Es steht viel auf dem Spiel in diesem "Connected-Cars-Streit", der schon seit Jahren in vielen Verfahren mit unterschiedlichen Konstellationen ausgetragen wird und nun vom Landgericht Düsseldorf dem Europäischen Gerichtshof (EuGH) zur Entscheidung vorgelegt wurde. Im Kern geht es um die Frage, wie sogenannte standardessentielle Patente (SEP) auf Funktechnik wie 4G oder 5G zur Verfügung gestellt und vergütet werden sollen. Ohne diese Technologie kommt heute kein Auto mehr aus.

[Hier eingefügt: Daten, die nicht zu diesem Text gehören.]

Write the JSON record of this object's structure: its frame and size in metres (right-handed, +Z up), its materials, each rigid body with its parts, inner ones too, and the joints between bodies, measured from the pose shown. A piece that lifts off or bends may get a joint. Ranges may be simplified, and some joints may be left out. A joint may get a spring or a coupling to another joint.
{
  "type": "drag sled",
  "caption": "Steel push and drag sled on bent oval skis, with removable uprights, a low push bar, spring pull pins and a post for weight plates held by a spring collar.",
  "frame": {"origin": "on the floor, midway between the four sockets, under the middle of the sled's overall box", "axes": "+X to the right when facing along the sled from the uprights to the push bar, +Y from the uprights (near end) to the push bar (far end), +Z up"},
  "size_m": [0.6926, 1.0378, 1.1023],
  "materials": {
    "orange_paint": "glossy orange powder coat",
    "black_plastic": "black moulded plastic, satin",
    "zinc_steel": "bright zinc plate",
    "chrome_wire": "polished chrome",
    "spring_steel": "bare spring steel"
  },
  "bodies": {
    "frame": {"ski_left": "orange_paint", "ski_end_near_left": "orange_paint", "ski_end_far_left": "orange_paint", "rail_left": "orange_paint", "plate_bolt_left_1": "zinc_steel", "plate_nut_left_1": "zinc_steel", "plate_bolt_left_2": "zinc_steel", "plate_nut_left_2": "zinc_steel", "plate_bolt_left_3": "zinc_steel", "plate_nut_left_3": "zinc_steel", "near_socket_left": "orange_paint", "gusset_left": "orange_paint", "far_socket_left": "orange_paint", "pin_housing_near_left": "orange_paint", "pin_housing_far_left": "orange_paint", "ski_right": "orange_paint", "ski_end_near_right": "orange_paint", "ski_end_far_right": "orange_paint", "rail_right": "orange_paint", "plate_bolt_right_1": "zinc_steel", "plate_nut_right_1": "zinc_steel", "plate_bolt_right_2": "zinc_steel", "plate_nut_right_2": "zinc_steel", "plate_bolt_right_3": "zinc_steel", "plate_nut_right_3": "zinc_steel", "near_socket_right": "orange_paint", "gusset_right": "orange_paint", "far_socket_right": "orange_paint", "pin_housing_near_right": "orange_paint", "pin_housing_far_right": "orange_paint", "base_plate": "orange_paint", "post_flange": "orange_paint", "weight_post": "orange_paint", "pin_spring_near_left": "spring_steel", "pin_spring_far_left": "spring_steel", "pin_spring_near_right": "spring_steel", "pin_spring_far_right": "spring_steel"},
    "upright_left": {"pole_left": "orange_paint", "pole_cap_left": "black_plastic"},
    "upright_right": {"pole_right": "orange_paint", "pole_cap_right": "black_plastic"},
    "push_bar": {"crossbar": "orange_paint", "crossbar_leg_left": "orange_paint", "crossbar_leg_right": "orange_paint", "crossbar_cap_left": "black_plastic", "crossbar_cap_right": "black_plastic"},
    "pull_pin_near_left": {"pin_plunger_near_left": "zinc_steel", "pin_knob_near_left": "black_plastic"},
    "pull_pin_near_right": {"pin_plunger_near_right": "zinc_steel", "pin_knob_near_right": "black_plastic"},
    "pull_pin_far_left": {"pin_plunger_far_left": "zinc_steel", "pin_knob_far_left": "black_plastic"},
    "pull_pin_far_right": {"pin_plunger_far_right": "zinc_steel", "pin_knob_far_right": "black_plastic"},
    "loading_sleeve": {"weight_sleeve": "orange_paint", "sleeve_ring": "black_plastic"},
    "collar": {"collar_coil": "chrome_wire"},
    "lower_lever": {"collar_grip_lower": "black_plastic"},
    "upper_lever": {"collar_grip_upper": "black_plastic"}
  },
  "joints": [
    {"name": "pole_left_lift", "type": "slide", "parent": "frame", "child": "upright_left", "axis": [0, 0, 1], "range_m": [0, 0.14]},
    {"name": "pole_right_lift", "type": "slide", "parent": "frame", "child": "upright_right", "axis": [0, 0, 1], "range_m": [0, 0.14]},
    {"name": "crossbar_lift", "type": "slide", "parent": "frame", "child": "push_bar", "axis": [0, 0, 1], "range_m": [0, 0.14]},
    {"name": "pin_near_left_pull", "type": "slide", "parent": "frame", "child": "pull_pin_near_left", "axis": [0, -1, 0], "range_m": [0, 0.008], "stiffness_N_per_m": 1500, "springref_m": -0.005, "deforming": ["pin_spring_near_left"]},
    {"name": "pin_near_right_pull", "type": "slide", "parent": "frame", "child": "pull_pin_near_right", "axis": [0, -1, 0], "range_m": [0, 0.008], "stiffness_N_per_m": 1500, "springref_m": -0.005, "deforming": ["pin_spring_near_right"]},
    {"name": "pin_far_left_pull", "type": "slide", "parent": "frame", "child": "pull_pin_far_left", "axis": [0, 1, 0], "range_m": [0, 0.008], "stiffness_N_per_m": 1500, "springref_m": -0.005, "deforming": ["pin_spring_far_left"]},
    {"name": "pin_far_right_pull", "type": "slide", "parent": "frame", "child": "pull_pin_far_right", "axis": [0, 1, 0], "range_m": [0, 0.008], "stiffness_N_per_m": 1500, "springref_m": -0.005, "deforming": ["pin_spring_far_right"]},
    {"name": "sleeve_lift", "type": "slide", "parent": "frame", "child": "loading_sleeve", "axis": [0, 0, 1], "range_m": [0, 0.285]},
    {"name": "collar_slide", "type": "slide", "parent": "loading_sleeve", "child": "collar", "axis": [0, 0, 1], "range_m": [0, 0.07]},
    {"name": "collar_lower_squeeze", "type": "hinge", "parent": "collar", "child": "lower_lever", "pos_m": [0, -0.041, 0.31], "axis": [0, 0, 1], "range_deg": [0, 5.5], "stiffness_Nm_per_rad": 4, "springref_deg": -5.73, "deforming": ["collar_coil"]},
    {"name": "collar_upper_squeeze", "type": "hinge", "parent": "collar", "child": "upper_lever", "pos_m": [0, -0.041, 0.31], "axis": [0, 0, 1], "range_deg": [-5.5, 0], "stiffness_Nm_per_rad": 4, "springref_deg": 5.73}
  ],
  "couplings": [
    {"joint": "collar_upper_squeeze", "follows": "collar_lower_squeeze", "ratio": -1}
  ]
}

Die schnelle Anbindung an das Internet ist beim Notruf eCall ebenso unerlässlich wie beim automatisierten Fahren oder einem Navigationssystem mit Verkehrsdaten in Echtzeit. Es geht aber nicht nur um die Autobranche allein. Denn in Zukunft wird jeder Roboter in einer Fabrik, jede Kaffeemaschine und jeder Lichtmast an das Internet der Dinge angeschlossen sein. Ein Milliardenmarkt.

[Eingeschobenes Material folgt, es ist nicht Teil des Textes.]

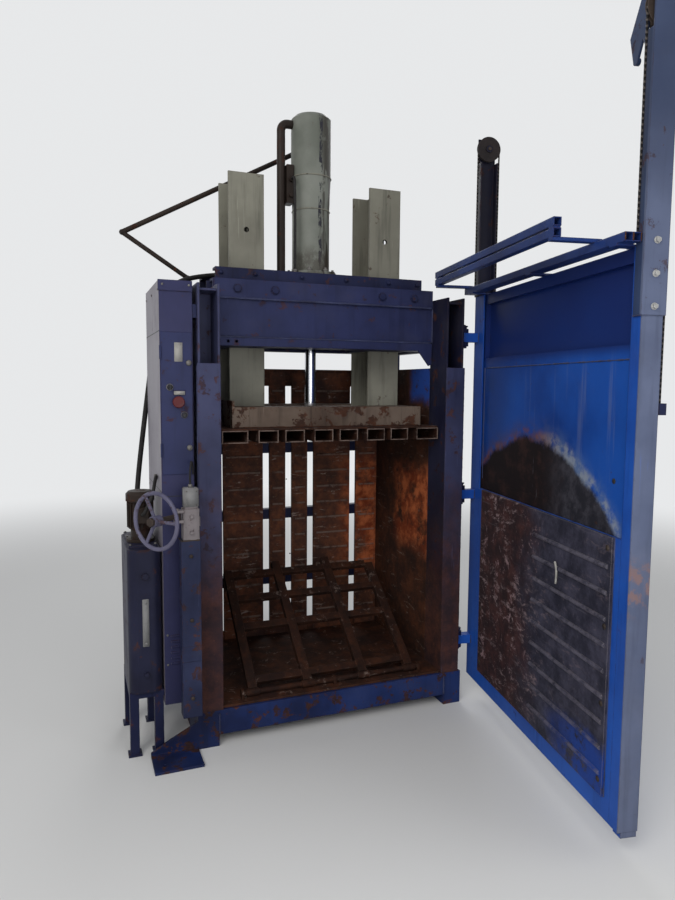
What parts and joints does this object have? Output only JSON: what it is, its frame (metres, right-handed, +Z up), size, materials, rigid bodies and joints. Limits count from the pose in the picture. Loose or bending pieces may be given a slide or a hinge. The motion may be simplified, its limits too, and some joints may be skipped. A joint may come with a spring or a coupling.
{
  "type": "recycling baler",
  "caption": "Vertical baler with an open chamber, a swinging front door with a lifting gate, and a platen pressed down by a hydraulic cylinder between guide columns.",
  "frame": {"origin": "on the floor under the middle of the baling chamber", "axes": "+X is to the right of a person who faces the chamber's front, +Y is the chamber's depth away from that person, +Z is up"},
  "size_m": [1.9242, 2.2505, 3.103],
  "materials": {
    "blue_paint": "worn satin paint",
    "cream_paint": "aged satin paint",
    "grey_paint": "satin paint",
    "dark_paint": "dull paint",
    "rusty_steel": "rusted and worn bare steel",
    "worn_steel": "worn",
    "chromed_steel": "polished",
    "chain_steel": "oiled",
    "red_plastic": "worn gloss",
    "black_plastic": "matte"
  },
  "bodies": {
    "machine": {"base_frame": "blue_paint", "floor_plate": "rusty_steel", "post_left": "blue_paint", "post_right": "blue_paint", "jamb_plates": "blue_paint", "wall_left": "rusty_steel", "wall_right": "rusty_steel", "rear_wall": "rusty_steel", "rear_liner": "rusty_steel", "rear_frame": "blue_paint", "side_beams": "blue_paint", "header_beam": "blue_paint", "header_bolts": "blue_paint", "crosshead": "blue_paint", "column_guides": "blue_paint", "cylinder_mount": "blue_paint", "barrel": "cream_paint", "gland": "worn_steel", "supply_pipe": "dark_paint", "valve_block": "dark_paint", "return_pipe": "dark_paint", "hinge_lugs": "blue_paint", "tray_rod": "rusty_steel", "cabinet_body": "grey_paint", "cabinet_brackets": "blue_paint", "tank": "blue_paint", "tank_stand": "blue_paint", "motor": "dark_paint", "lock_lugs": "blue_paint"},
    "ram": {"piston_rod": "chromed_steel", "columns": "cream_paint", "platen_tubes": "rusty_steel", "platen_plate": "rusty_steel", "platen_beams": "cream_paint"},
    "door": {"door_frame": "blue_paint", "door_skin": "blue_paint", "wear_plate": "rusty_steel", "mast_hinge": "blue_paint", "mast_free": "blue_paint", "mast_bolts": "worn_steel", "lift_chains": "chain_steel", "return_chains": "chain_steel"},
    "gate": {"gate_frame": "blue_paint", "gate_panels": "blue_paint", "tube_frame": "blue_paint"},
    "counterweight": {"counterweight": "dark_paint"},
    "sheave_hinge": {"sheave_hinge": "worn_steel"},
    "sheave_free": {"sheave_free": "worn_steel"},
    "tray": {"ejector_tray": "rusty_steel"},
    "cabinet_door": {"cabinet_door": "blue_paint"},
    "e_stop": {"e_stop": "red_plastic"},
    "push_button": {"push_button": "black_plastic"},
    "selector": {"selector": "black_plastic"},
    "lock": {"lock_bar": "blue_paint", "lock_head": "cream_paint"},
    "spindle": {"spindle": "worn_steel"},
    "handwheel": {"handwheel": "worn_steel"}
  },
  "joints": [
    {"name": "platen_travel", "type": "slide", "parent": "machine", "child": "ram", "axis": [0, 0, 1], "range_m": [-0.66, 0.09]},
    {"name": "door_swing", "type": "hinge", "parent": "machine", "child": "door", "pos_m": [0.72, -0.39, 1.13], "axis": [0, 0, 1], "range_deg": [-80, 85]},
    {"name": "gate_lift", "type": "slide", "parent": "door", "child": "gate", "axis": [0, 0, 1], "range_m": [0, 0.57], "deforming": ["lift_chains"]},
    {"name": "counterweight_travel", "type": "slide", "parent": "door", "child": "counterweight", "axis": [0, 0, 1], "range_m": [-0.57, 0], "deforming": ["return_chains"]},
    {"name": "hinge_sheave_spin", "type": "hinge", "parent": "door", "child": "sheave_hinge", "pos_m": [0.83163, -0.40765, 2.925], "axis": [0.1736, 0.9848, 0], "continuous": true},
    {"name": "free_sheave_spin", "type": "hinge", "parent": "door", "child": "sheave_free", "pos_m": [0.59425, -1.75388, 2.925], "axis": [0.1736, 0.9848, 0], "continuous": true},
    {"name": "tray_tilt", "type": "hinge", "parent": "machine", "child": "tray", "pos_m": [0, -0.386, 0.207], "axis": [1, 0, 0], "range_deg": [-38, 6]},
    {"name": "cabinet_door_swing", "type": "hinge", "parent": "machine", "child": "cabinet_door", "pos_m": [-0.848, -0.4373, 1.6], "axis": [0, 0, 1], "range_deg": [-100, 0]},
    {"name": "e_stop_press", "type": "slide", "parent": "cabinet_door", "child": "e_stop", "axis": [0, 1, 0], "range_m": [0, 0.005], "stiffness_N_per_m": 800},
    {"name": "button_press", "type": "slide", "parent": "cabinet_door", "child": "push_button", "axis": [0, 1, 0], "range_m": [0, 0.004], "stiffness_N_per_m": 500},
    {"name": "selector_turn", "type": "hinge", "parent": "cabinet_door", "child": "selector", "pos_m": [-0.809, -0.44, 1.692], "axis": [0, 1, 0], "range_deg": [-45, 45]},
    {"name": "lock_swing", "type": "hinge", "parent": "machine", "child": "lock", "pos_m": [-0.703, -0.466, 0.687], "axis": [0, 0, 1], "range_deg": [-20, 15]},
    {"name": "spindle_swing", "type": "hinge", "parent": "lock", "child": "spindle", "pos_m": [-0.8, -0.55, 1.131], "axis": [0, 0, 1], "range_deg": [-15, 15]},
    {"name": "handwheel_spin", "type": "hinge", "parent": "spindle", "child": "handwheel", "pos_m": [-0.8, -0.55, 1.131], "axis": [-0.7826, -0.6225, 0], "continuous": true}
  ],
  "couplings": [
    {"joint": "counterweight_travel", "follows": "gate_lift", "ratio": -1},
    {"joint": "hinge_sheave_spin", "follows": "gate_lift", "rad_per_m": 17.544},
    {"joint": "free_sheave_spin", "follows": "gate_lift", "rad_per_m": 17.544}
  ]
}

Nokia vertritt dabei die Ansicht, frei entscheiden zu können, ob die Lizenzen an Daimler als Hersteller des Endprodukts oder aber an die Zulieferer vergeben werden, die beispielsweise das verwendete Telematikmodul herstellen. Bemisst sich die Gebühr für die Patente am Endprodukt, ist dies natürlich lukrativer. Auch Smartphonehersteller wie Apple sahen sich in den vergangenen Jahren einer Klagewelle ausgesetzt. Während andere Autohersteller zum Teil eine Lizenz abgeschlossen haben, lehnt der Daimler-Konzern dies kategorisch ab. "Wir sind der Auffassung, dass einem Unternehmen die Nutzung von solchen Patenten nicht untersagt werden kann, wenn gleichzeitig seine Lieferanten zur Lizenznahme bereit sind", sagte ein Daimler-Sprecher der Automobilwoche.

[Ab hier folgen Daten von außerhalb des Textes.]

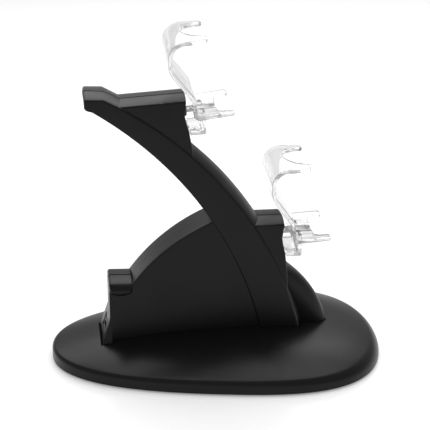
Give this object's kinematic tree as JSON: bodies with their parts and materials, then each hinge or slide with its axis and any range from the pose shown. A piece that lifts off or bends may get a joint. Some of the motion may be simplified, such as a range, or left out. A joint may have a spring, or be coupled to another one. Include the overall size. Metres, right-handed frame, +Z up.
{
  "type": "controller charging station",
  "caption": "Curved black stand on a domed egg-shaped base, with stepped heads that hold clear C-shaped brackets and small plugs for game controllers.",
  "frame": {"origin": "on the table, under the middle of the base", "axes": "+X towards the side the controllers face, +Z up, +Y to the left seen from behind"},
  "size_m": [0.195, 0.1282, 0.1982],
  "materials": {
    "black_plastic": "satin black moulding",
    "tray_plastic": "matt black moulding",
    "foot_rubber": "matt rubber",
    "clear_plastic": "clear, polished",
    "plug_metal": "bright plated sheet",
    "plug_moulding": "matt black",
    "screw_steel": "plain steel",
    "board_green": "green lacquer",
    "lamp": "milky lens",
    "lead_sheath": "matt sheath"
  },
  "bodies": {
    "root": {"base_cover": "black_plastic", "base_tray": "tray_plastic", "foot_rear_left": "foot_rubber", "foot_rear_right": "foot_rubber", "foot_front_left": "foot_rubber", "foot_front_right": "foot_rubber", "stand_shell_left": "black_plastic", "stand_shell_right": "black_plastic", "bracket_upper": "clear_plastic", "bracket_lower": "clear_plastic", "plug_upper_shell": "plug_metal", "plug_lower_shell": "plug_metal", "plug_upper_body": "plug_moulding", "plug_lower_body": "plug_moulding", "charge_board_upper": "board_green", "charge_board_lower": "board_green", "lamp_upper": "lamp", "lamp_lower": "lamp", "inlet_socket": "plug_metal", "inlet_board": "board_green", "lead_upper": "lead_sheath", "lead_lower": "lead_sheath", "tray_screw_1": "screw_steel", "stand_screw_1": "screw_steel", "tray_screw_2": "screw_steel", "stand_screw_2": "screw_steel", "tray_screw_3": "screw_steel", "stand_screw_3": "screw_steel", "tray_screw_4": "screw_steel", "stand_screw_4": "screw_steel"}
  },
  "joints": []
}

Conti will Komponenten breit einsetzen
Schützenhilfe bekommt der Konzern dabei von Lieferanten wie Continental, die genau solche Module herstellen. Der Zulieferer fungiert in diesem Fall als Streithelfer, weil auch er eine grundsätzliche Klärung wünscht. "Wenn mehrere Wettbewerber gemeinsam einen Standard definieren, dürfen ihre Lizenzierungsregeln zu Patenten den freien Wettbewerb schon aus kartellrechtlichen Gründen nicht beschränken", sagt Roman Bonn, Rechtsexperte bei Continental. Aus diesem Grund habe auch das Bundeskartellamt den Gerichten empfohlen, den Streit dem EuGH für ein Grundsatzurteil vorzulegen.
Zwar gibt es Vorgaben für die so genannten SEPs, doch diese sind schwammig formuliert. So sind die Inhaber lediglich verpflichtet, diese zu fairen, angemessenen und nicht diskriminierenden Bedingungen (FRAND) an potenzielle Nutzer des Standards zu lizenzieren. Wie genau diese definiert werden, wurde bisher nicht beantwortet. "Dass es sich die Gerichte bei dem Patentstreit nicht leicht machen", dürfte auch an den wirtschaftspolitischen Dimensionen liegen", sagt Matthias Rößler, Patentanwalt bei der Kanzlei Karo IP.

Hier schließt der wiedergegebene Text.